🤖 AI Summary
This study investigates the cross-modal alignment mechanism between visual and linguistic representations in vision-language models (VLMs), challenging the efficacy of prevailing linear adapter architectures for alignment. Adopting a frozen-LLM-and-ViT paradigm with only linear adapters fine-tuned, we introduce pretrained sparse autoencoders (SAEs) as *invariance probes*—a novel method to quantitatively characterize alignment dynamics. Our analysis reveals that visual representations do not align with the language space at the input layer; instead, alignment emerges progressively across transformer layers: ViT outputs exhibit fundamental misalignment with early LLM layers, while stable cross-modal alignment is achieved only in middle-to-late LLM layers.

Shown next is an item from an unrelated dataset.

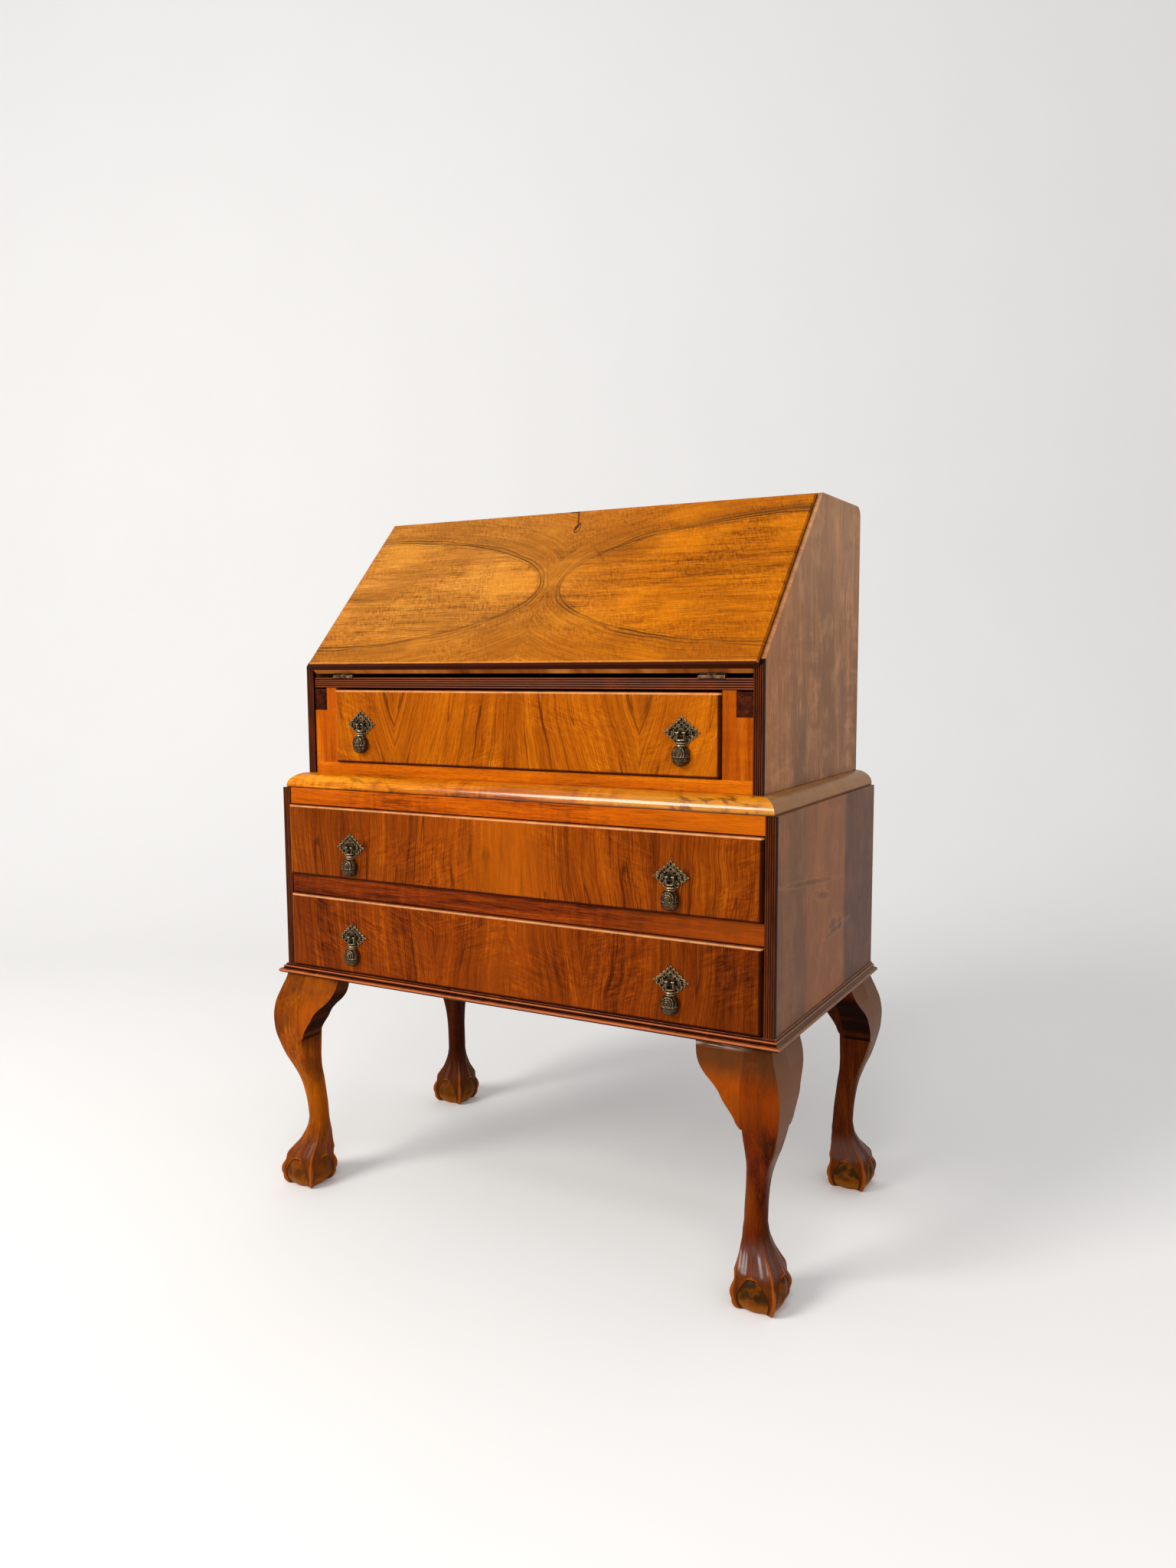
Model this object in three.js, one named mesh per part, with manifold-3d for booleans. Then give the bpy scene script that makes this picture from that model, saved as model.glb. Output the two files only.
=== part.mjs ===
// A writing bureau on cabriole legs with ball-and-claw feet, in millimetres, +Z up.
// It faces -Y. Lengths along Y are worked out from the back plane of the case, which is y = 0
// until the last lines move the whole bureau so that its footprint is centred on the origin.
import * as THREE from "three";
import { mergeVertices } from "three/addons/utils/BufferGeometryUtils.js";
import Module from "manifold-3d";

const wasm = await Module();
wasm.setup();

// Lower and upper case, outside sizes
const lowerWidth = 762;
const lowerDepth = 412;
const upperWidth = 707;
const upperDepth = 385;
const topDepth = 172;

// Heights, from the floor up
const legHeight = 326;
const bottomThickness = 13;
const lowerCaseHeight = 263;
const waistThickness = 21;
const upperFrontHeight = 154;
const slantRise = 224;

// Boards
const lowerSideThickness = 14;
const upperSideThickness = 13;
const topThickness = 13;
const backThickness = 5;
const railThickness = 18;
const stripThickness = 7;
const stripReed = 1.2;
const cornerRound = 15;

// Clearances
const touchGap = 0.3;
const drawerGap = 1;
const overrun = 5;
const weldDistance = 0.0001;

// Base moulding and waist moulding
const baseProjection = 10;
const waistSetback = 4;
const waistRoundWidth = 24;
const waistLip = 2.5;

// Lower rails and drawers
const friezeHeight = 23;
const railSetback = 1.5;
const midRailHeight = 27;
const drawerThreeHeight = 109;
const runnerWidth = 16;
const runnerThickness = 12;

// Upper rails, writing board and stiles
const bottomRailHeight = 16.5;
const bottomRailDepth = 60;
const boardThickness = 15;
const boardTopBelowSlant = 15;
const boardReed = 1.2;
const stileWidth = 40;
const stileThickness = 20;
const upperSetback = 3;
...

Crucially, SAE reconstruction error and sparsity evolution jointly form an interpretable, quantitative alignment trajectory. This work provides new empirical evidence for multimodal representation learning and establishes a principled, interpretable analytical framework for probing cross-modal alignment.
📝 Abstract
Effective multimodal reasoning depends on the alignment of visual and linguistic representations, yet the mechanisms by which vision-language models (VLMs) achieve this alignment remain poorly understood. We introduce a methodological framework that deliberately maintains a frozen large language model (LLM) and a frozen vision transformer (ViT), connected solely by training a linear adapter during visual instruction tuning. This design is fundamental to our approach: by keeping the language model frozen, we ensure it maintains its original language representations without adaptation to visual data. Consequently, the linear adapter must map visual features directly into the LLM's existing representational space rather than allowing the language model to develop specialized visual understanding through fine-tuning. Our experimental design uniquely enables the use of pre-trained sparse autoencoders (SAEs) of the LLM as analytical probes. These SAEs remain perfectly aligned with the unchanged language model and serve as a snapshot of the learned language feature-representations. Through systematic analysis of SAE reconstruction error, sparsity patterns, and feature SAE descriptions, we reveal the layer-wise progression through which visual representations gradually align with language feature representations, converging in middle-to-later layers. This suggests a fundamental misalignment between ViT outputs and early LLM layers, raising important questions about whether current adapter-based architectures optimally facilitate cross-modal representation learning.